Task description: Restate the full set of records exactly, without adding or dropping a word.

CAD and scene scripts:
- - -

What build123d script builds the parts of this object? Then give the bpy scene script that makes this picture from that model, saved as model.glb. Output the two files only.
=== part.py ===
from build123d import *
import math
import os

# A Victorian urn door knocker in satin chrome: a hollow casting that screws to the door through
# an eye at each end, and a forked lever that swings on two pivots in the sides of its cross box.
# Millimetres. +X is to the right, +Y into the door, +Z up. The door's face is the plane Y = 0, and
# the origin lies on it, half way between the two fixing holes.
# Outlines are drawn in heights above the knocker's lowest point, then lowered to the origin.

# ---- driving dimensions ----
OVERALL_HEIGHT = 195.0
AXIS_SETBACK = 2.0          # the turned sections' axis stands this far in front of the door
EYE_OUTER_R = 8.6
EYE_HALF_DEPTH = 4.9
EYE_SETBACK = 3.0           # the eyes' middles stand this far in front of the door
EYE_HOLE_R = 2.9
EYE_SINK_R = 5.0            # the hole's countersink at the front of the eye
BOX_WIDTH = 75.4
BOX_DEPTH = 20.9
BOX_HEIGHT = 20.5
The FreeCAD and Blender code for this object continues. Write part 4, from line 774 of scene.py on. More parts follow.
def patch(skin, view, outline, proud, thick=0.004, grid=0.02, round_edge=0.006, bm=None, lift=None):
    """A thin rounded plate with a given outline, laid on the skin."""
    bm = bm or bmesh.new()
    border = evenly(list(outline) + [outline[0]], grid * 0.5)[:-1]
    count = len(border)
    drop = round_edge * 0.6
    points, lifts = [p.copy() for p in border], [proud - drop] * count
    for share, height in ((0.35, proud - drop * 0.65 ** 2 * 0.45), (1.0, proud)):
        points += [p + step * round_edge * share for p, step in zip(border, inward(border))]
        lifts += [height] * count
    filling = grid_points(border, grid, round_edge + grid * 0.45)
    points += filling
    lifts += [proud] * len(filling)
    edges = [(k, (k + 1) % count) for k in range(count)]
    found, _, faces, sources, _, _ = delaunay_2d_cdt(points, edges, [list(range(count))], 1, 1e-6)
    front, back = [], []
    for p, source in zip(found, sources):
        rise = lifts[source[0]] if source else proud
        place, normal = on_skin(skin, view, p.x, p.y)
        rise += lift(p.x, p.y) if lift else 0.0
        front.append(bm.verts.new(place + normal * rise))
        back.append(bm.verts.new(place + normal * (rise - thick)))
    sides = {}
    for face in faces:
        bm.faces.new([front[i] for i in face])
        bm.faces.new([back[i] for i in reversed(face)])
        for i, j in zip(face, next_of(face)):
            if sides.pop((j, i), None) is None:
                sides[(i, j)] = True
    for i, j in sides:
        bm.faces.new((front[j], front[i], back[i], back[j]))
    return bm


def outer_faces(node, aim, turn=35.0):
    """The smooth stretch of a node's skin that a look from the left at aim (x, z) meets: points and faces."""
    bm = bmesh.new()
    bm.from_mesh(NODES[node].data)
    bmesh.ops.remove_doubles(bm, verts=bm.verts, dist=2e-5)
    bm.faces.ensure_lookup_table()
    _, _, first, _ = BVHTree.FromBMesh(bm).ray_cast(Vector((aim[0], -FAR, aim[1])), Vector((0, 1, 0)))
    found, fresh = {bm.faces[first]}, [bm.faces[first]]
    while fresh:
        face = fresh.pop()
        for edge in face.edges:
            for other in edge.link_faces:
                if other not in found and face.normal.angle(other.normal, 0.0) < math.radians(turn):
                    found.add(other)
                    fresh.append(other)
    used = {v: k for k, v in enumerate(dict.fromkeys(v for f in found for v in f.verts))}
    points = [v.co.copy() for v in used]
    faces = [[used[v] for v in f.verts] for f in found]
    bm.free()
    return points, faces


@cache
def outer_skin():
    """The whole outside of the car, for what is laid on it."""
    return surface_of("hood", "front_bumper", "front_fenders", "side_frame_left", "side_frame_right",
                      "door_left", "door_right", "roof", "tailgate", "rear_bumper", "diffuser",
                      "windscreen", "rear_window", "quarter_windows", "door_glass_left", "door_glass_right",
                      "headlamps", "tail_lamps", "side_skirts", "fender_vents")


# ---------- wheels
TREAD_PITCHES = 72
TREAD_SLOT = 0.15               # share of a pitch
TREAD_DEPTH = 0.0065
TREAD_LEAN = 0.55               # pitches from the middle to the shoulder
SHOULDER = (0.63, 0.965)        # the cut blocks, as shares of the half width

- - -

Response to the task:
What build123d script builds the parts of this object? Then give the bpy scene script that makes this picture from that model, saved as model.glb. Output the two files only.
=== part.py ===
from build123d import *
import math
import os

# A Victorian urn door knocker in satin chrome: a hollow casting that screws to the door through
# an eye at each end, and a forked lever that swings on two pivots in the sides of its cross box.
# Millimetres. +X is to the right, +Y into the door, +Z up. The door's face is the plane Y = 0, and
# the origin lies on it, half way between the two fixing holes.
# Outlines are drawn in heights above the knocker's lowest point, then lowered to the origin.

# ---- driving dimensions ----
OVERALL_HEIGHT = 195.0
AXIS_SETBACK = 2.0          # the turned sections' axis stands this far in front of the door
EYE_OUTER_R = 8.6
EYE_HALF_DEPTH = 4.9
EYE_SETBACK = 3.0           # the eyes' middles stand this far in front of the door
EYE_HOLE_R = 2.9
EYE_SINK_R = 5.0            # the hole's countersink at the front of the eye
BOX_WIDTH = 75.4
BOX_DEPTH = 20.9
BOX_HEIGHT = 20.5
The FreeCAD and Blender code for this object continues. Write part 4, from line 774 of scene.py on. More parts follow.
def patch(skin, view, outline, proud, thick=0.004, grid=0.02, round_edge=0.006, bm=None, lift=None):
    """A thin rounded plate with a given outline, laid on the skin."""
    bm = bm or bmesh.new()
    border = evenly(list(outline) + [outline[0]], grid * 0.5)[:-1]
    count = len(border)
    drop = round_edge * 0.6
    points, lifts = [p.copy() for p in border], [proud - drop] * count
    for share, height in ((0.35, proud - drop * 0.65 ** 2 * 0.45), (1.0, proud)):
        points += [p + step * round_edge * share for p, step in zip(border, inward(border))]
        lifts += [height] * count
    filling = grid_points(border, grid, round_edge + grid * 0.45)
    points += filling
    lifts += [proud] * len(filling)
    edges = [(k, (k + 1) % count) for k in range(count)]
    found, _, faces, sources, _, _ = delaunay_2d_cdt(points, edges, [list(range(count))], 1, 1e-6)
    front, back = [], []
    for p, source in zip(found, sources):
        rise = lifts[source[0]] if source else proud
        place, normal = on_skin(skin, view, p.x, p.y)
        rise += lift(p.x, p.y) if lift else 0.0
        front.append(bm.verts.new(place + normal * rise))
        back.append(bm.verts.new(place + normal * (rise - thick)))
    sides = {}
    for face in faces:
        bm.faces.new([front[i] for i in face])
        bm.faces.new([back[i] for i in reversed(face)])
        for i, j in zip(face, next_of(face)):
            if sides.pop((j, i), None) is None:
                sides[(i, j)] = True
    for i, j in sides:
        bm.faces.new((front[j], front[i], back[i], back[j]))
    return bm


def outer_faces(node, aim, turn=35.0):
    """The smooth stretch of a node's skin that a look from the left at aim (x, z) meets: points and faces."""
    bm = bmesh.new()
    bm.from_mesh(NODES[node].data)
    bmesh.ops.remove_doubles(bm, verts=bm.verts, dist=2e-5)
    bm.faces.ensure_lookup_table()
    _, _, first, _ = BVHTree.FromBMesh(bm).ray_cast(Vector((aim[0], -FAR, aim[1])), Vector((0, 1, 0)))
    found, fresh = {bm.faces[first]}, [bm.faces[first]]
    while fresh:
        face = fresh.pop()
        for edge in face.edges:
            for other in edge.link_faces:
                if other not in found and face.normal.angle(other.normal, 0.0) < math.radians(turn):
                    found.add(other)
                    fresh.append(other)
    used = {v: k for k, v in enumerate(dict.fromkeys(v for f in found for v in f.verts))}
    points = [v.co.copy() for v in used]
    faces = [[used[v] for v in f.verts] for f in found]
    bm.free()
    return points, faces


@cache
def outer_skin():
    """The whole outside of the car, for what is laid on it."""
    return surface_of("hood", "front_bumper", "front_fenders", "side_frame_left", "side_frame_right",
                      "door_left", "door_right", "roof", "tailgate", "rear_bumper", "diffuser",
                      "windscreen", "rear_window", "quarter_windows", "door_glass_left", "door_glass_right",
                      "headlamps", "tail_lamps", "side_skirts", "fender_vents")


# ---------- wheels
TREAD_PITCHES = 72
TREAD_SLOT = 0.15               # share of a pitch
TREAD_DEPTH = 0.0065
TREAD_LEAN = 0.55               # pitches from the middle to the shoulder
SHOULDER = (0.63, 0.965)        # the cut blocks, as shares of the half width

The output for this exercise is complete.